2) Watched the latest Doctor Who special, ‘The Waters of Mars’. Thoroughly marred by the usual sentimental over-selling of key plot points, this one was a bit of a mess. It started out promisingly, with the fate of Bowie Base One, the first human settlement on Mars, sealed before they had the first inkling that anything was wrong. Lindsey Duncan was good – and wasn’t it nice to see Shane from Neighbours get work again? But the whole thing quickly fell foul of the usual Whovian sins, wildly pulling the mood and the viewer hither and thither: the viewer is smacked around the head with how Special and Amazing the Doctor’s latest female assistant is; Murray Gold’s score swells beyond bursting point every time the slighest bit of emotion may (or may not) be being felt on screen; cloying, strung-out Moments Of Import are signposted with such heavy-handed insistence that the viewer is left without any agency at all.

Perhaps all this is a function of Who being (whisper it now) a kid’s show. (Though this comes dangerously close to what Helena Bonham Carter said in an interview this weekend about Enid Blyton’s fiction: ““When you write for very young children what they want is something familiar and safe and stereotyped.” And this seems to me to underestimate the audience.) Yet take the Doctor’s behaviour in the final 15 minutes of the episode: walking away from the doomed base, he suddenly realises that, as last of the Time Lords, he controls, rather than follows, the laws of time.

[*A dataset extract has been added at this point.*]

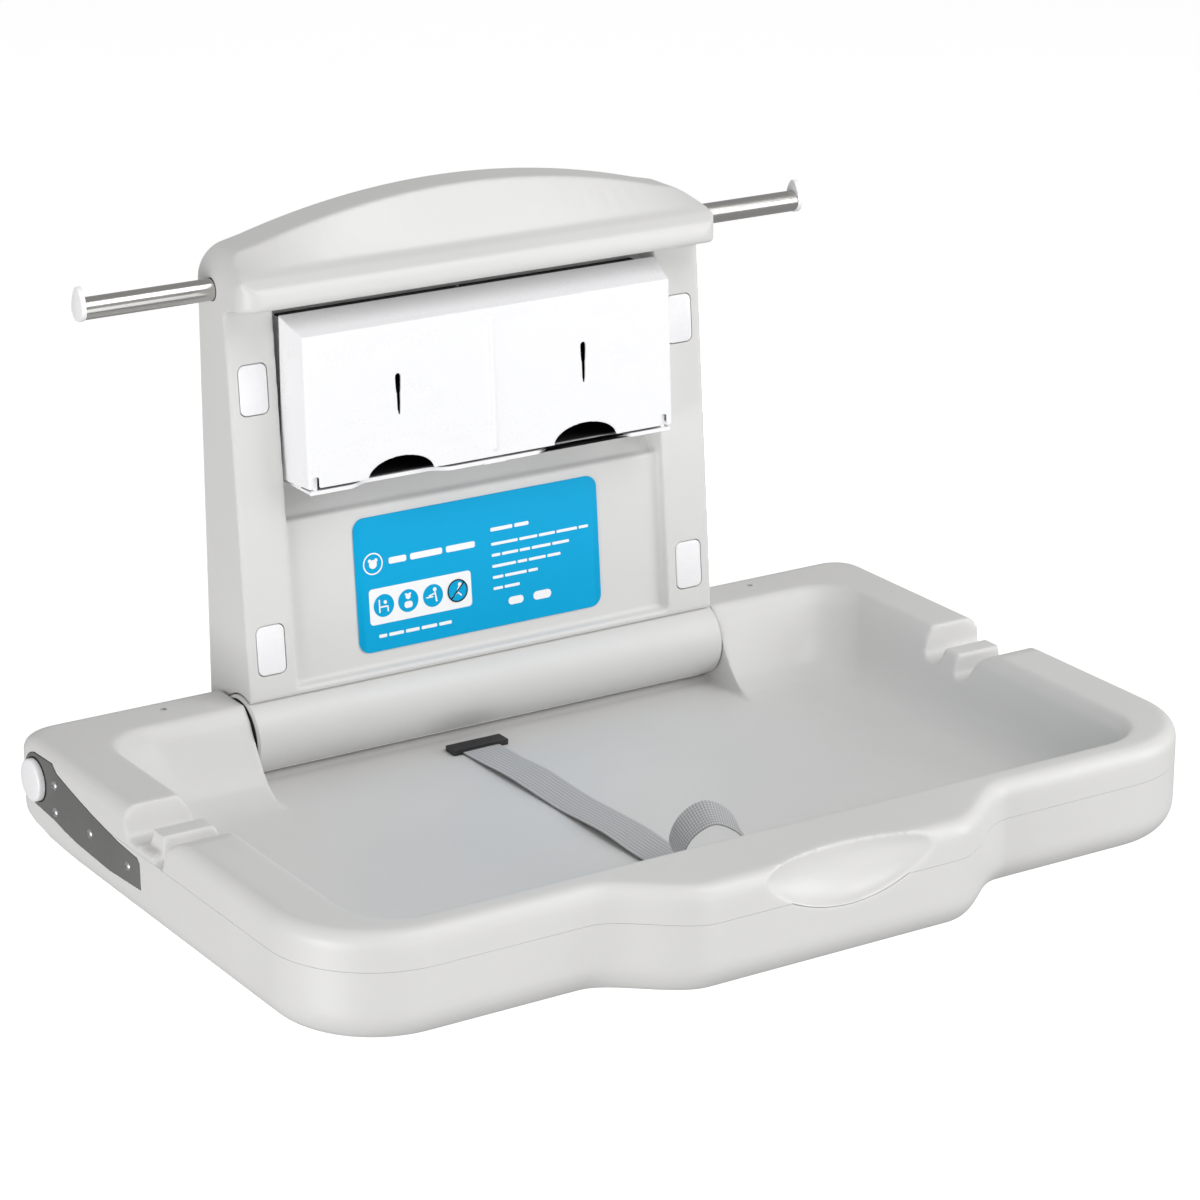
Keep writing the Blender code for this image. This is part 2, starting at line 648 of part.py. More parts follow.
def hinge():
    axis = (HINGE_Y, HINGE_Z)
    shaft = disc_x("shaft", axis, [(-SHAFT_HALF, SHAFT_R), (SHAFT_HALF, SHAFT_R)])
    node(shaft, "hinge_shaft", "zinc_steel")
    roll = disc_x("roll", axis, [(-ROLL_HALF, ROLL_R), (ROLL_HALF, ROLL_R)], 48)
    cut(roll, disc_x("bore", axis, [(-0.3, ROLL_BORE), (0.3, ROLL_BORE)], 32))
    node(roll, "hinge_roll", "body_plastic")
    bore = SHAFT_R + GAP
    pieces = {"bush": (0.2150, ROLL_HALF, ROLL_BORE - GAP, "black_plastic"),
              "damper": (0.1400, 0.2000, ROLL_BORE - GAP, "zinc_steel"),
              "thrust_ring": (ROLL_HALF + GAP, 0.2450, 0.0335, "black_plastic")}
    for side, label in ((-1, "left"), (1, "right")):
        for name, (start, end, radius, finish) in pieces.items():
            ends = sorted((side * start, side * end))
            piece = disc_x(name, axis, [(x, radius) for x in ends], 32)
            cut(piece, shaft_hole(side, bore, start - 0.01, end + 0.01))
            node(piece, f"hinge_{name}_{label}", finish)


# ---------------------------------------------------------------- strap

def ribbon(name, route, width, thick):
    """A flat strap along a (y, height) route of its lower face, from the front to the rear."""
    sides = []
    for i, (y, z) in enumerate(route):
        before = Vector(route[max(i - 1, 0)])
        after = Vector(route[min(i + 1, len(route) - 1)])
        along = (after - before).normalized()
        sides.append((y - along.y * thick, z + along.x * thick))
    outline = [(y, up(z)) for y, z in list(route) + sides[::-1]]
    return prism_x(name, outline, STRAP_X - width / 2, STRAP_X + width / 2)


def anchor(name, y0, y1):
    """Plate that clamps a strap's end to the tray's floor."""
    floor = up(-FLOOR_DEPTH) + GAP
    low = floor + STRAP_THICK + GAP
    bridge = box("bridge", (STRAP_X - 0.028, y0, floor), (STRAP_X + 0.028, y1, low + 0.003))
    tunnel = box("tunnel", (STRAP_X - STRAP_WIDTH / 2 - GAP, y0 - 0.01, floor - 0.01),
                 (STRAP_X + STRAP_WIDTH / 2 + GAP, y1 + 0.01, low))
    node(cut(bridge, tunnel), name, "black_plastic")


def strap():
    """Webbing along the floor: a long part from the rear, a short one that holds the socket."""
    floor = -FLOOR_DEPTH + 2 * GAP
    anchor("strap_anchor_rear", -0.112, -0.096)
    anchor("strap_anchor_front", -0.5165, -0.5065)
    rear = [(BUCKLE_Y + BUCKLE_DEPTH + PLUG_TRAVEL + 0.004, floor), (-0.099, floor)]
    node(ribbon("strap", rear, STRAP_WIDTH, STRAP_THICK), "strap_long", "webbing")
    front = [(-0.5150, floor), (BUCKLE_Y - SOCKET_DEPTH - 0.0005, floor)]
    node(ribbon("strap", front, STRAP_WIDTH, STRAP_THICK), "strap_short", "webbing")


def buckle():
    """Side-release buckle: a socket towards the front, and a plug that draws out rearwards."""
    floor = up(-FLOOR_DEPTH) + GAP
    half, thick = 0.0235, 0.0072
    socket = box("socket", (STRAP_X - half, BUCKLE_Y - SOCKET_DEPTH, floor),
                 (STRAP_X + half, BUCKLE_Y, floor + thick))
    cut(socket, box("mouth", (STRAP_X - half + 0.003, BUCKLE_Y - SOCKET_DEPTH + 0.005, floor + 0.0015),
                    (STRAP_X + half - 0.003, BUCKLE_Y + 0.01, floor + thick - 0.0015)))
    node(socket, "buckle_socket", "black_plastic")
    plug_y = BUCKLE_Y + GAP
    plug = box("plug", (STRAP_X - half + 0.001, plug_y, floor + 0.0004),
               (STRAP_X + half - 0.001, plug_y + BUCKLE_DEPTH, floor + thick - 0.0004))
    for offset in (-0.0165, 0.0, 0.0165):
        prong = box("prong", (STRAP_X + offset - 0.002, BUCKLE_Y - PLUG_TRAVEL, floor + 0.0019),
                    (STRAP_X + offset + 0.002, plug_y + 0.002, floor + thick - 0.0019))
        join(plug, prong)
    cut(plug, box("bar_gap", (STRAP_X - 0.0195, plug_y + 0.0060, floor - 0.01),
                  (STRAP_X + 0.0195, plug_y + 0.0105, floor + 0.02)))
    node(plug, "buckle_plug", "black_plastic")


# ---------------------------------------------------------------- assembly

def hang(axis_name, position, names):
    """An empty on a joint's axis, and the pieces that turn or slide with it."""
    empty = bpy.data.objects.new(axis_name, None)
    empty.empty_display_size = 0.03
    empty.location = position
    bpy.context.collection.objects.link(empty)
    bpy.context.view_layer.update()
    for name in names:
        piece = bpy.data.objects[name]
        piece.parent = empty
        piece.matrix_parent_inverse = empty.matrix_world.inverted()


def main():
    for old in list(bpy.data.objects):
        bpy.data.objects.remove(old)
    wall_plate()
    unit_housing()
    wall_screws()
    label_plate()
    bag_bar()
    dispenser_base()
    dispenser_cover()
    cover_pins()
    hinge()
    upper, lower = tray_shells()
    node(upper, "tray_top", "tray_plastic")
    node(lower, "tray_bottom", "tray_plastic")
    hinge_arm(-1)
    hinge_arm(1)
    strap()
    buckle()

    tray = ["tray_top", "tray_bottom", "hinge_shaft", "strap_long", "strap_short",
            "strap_anchor_rear", "strap_anchor_front", "buckle_socket"]
    for label in ("left", "right"):
        tray += [f"hinge_arm_{label}", f"hinge_cap_{label}"]
        tray += [f"arm_screw_{label}_{number}" for number in range(1, 5)]
    hang("tray_axis", (0.0, HINGE_Y, HINGE_Z), tray)
    hang("cover_axis", (0.0, COVER_HINGE_Y, up(COVER_HINGE_UP)), ["dispenser_cover"])
    hang("plug_axis", (STRAP_X, BUCKLE_Y, up(-FLOOR_DEPTH)), ["buckle_plug"])
    for label, x, height in screw_sites():
        hang(f"cover_pull_{label}", (x, face_y(height), up(height)), [f"screw_cover_{label}"])


main()
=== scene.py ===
"""Looks of the fold-down changing table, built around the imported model."""
import math

import bmesh
import bpy
from mathutils import Matrix, Vector


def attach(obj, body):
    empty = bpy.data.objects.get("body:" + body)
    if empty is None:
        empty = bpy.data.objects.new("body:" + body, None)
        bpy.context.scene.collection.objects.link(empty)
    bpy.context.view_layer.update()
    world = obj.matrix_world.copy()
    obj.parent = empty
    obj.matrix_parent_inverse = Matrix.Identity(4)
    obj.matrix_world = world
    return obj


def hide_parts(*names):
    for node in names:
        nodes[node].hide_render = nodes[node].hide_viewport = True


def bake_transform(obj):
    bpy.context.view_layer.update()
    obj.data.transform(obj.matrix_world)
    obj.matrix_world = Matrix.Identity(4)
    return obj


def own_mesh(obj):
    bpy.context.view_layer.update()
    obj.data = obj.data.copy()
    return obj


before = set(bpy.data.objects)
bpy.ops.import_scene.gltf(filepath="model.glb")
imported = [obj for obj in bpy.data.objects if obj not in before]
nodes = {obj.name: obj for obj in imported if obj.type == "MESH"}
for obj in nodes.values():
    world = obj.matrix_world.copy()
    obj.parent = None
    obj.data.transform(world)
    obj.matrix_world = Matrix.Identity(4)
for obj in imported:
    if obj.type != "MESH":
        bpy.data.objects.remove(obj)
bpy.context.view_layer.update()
SIDES = ((-1, "left"), (1, "right"))

# The part's own driving dimensions, in metres
RIM_Z = -0.1395
HINGE_Y, HINGE_Z = -0.057, RIM_Z - 0.0325
TRAY_HALF, CORNER_FRONT, CENTRE_FRONT, TRAY_REAR = 0.440, 0.572, 0.622, 0.014
TRAY_HEIGHT, FLOOR_DEPTH = 0.096, 0.074
BULGE_IN, BULGE_OUT, CORNER_R = 0.118, 0.208, 0.095
CAVITY_HALF, CAVITY_FRONT = 0.388, 0.546
THROAT_HALF, THROAT_Y = 0.2455, -0.060
ROLL_R, ROLL_HALF = 0.036, 0.2446
UNIT_HALF, UNIT_FOOT, CROWN, ARCH_RISE = 0.2425, -0.066, 0.430, 0.040
ARCH_END_R, HEAD_CORNER_R, SHELL, PLATE = 0.030, 0.022, 0.004, 0.003
FACE_TOP, FACE_BOTTOM, FACE_SPAN = 0.046, 0.076, 0.350
RECESS_HALF, RECESS_SILL, RECESS_TOP, PANEL_INSET = 0.195, 0.155, 0.352, 0.009
BAR_Y, BAR_UP, BAR_R, BAR_HALF = -0.024, 0.364, 0.0097, 0.3635
PIN_UP, COVER_FOOT, COVER_TOP, BASE_FOOT, BASE_FLOOR = 0.1985, 0.1925, 0.3396, 0.1875, 0.1898
MOUTH_X = 0.095
RAIL_X, COVER_UPS, COVER_SIZE = 0.219, {"upper": 0.278, "lower": 0.0465}, (0.027, 0.044)
LABEL_UP, LABEL_HALVES = 0.0835, (0.127, 0.0615)
STRAP_X, STRAP_WIDTH, STRAP_THICK, BUCKLE_Y = -0.030, 0.038, 0.0018, -0.4745
ARM_SCREWS = [(-0.094, -0.026), (-0.0936, -0.0505), (-0.161, -0.0464), (-0.2316, -0.0505)]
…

Naturally, this instantaneously results in huge megalomania and a God complex. Even more naturally, this lasts all of a few minutes, at which point, again in receipt of a bargain bin epiphany, he is on his knees muttering about dying. Most melodramas would consider this too much.

This isn’t signposting or playing to the audience – it’s just lazy storytelling. Even Tennant, usually tolerably good at the manic mood swings, couldn’t properly paper over the cracks. One can only hope that Steven Moffat has some better ideas for Matt Smith.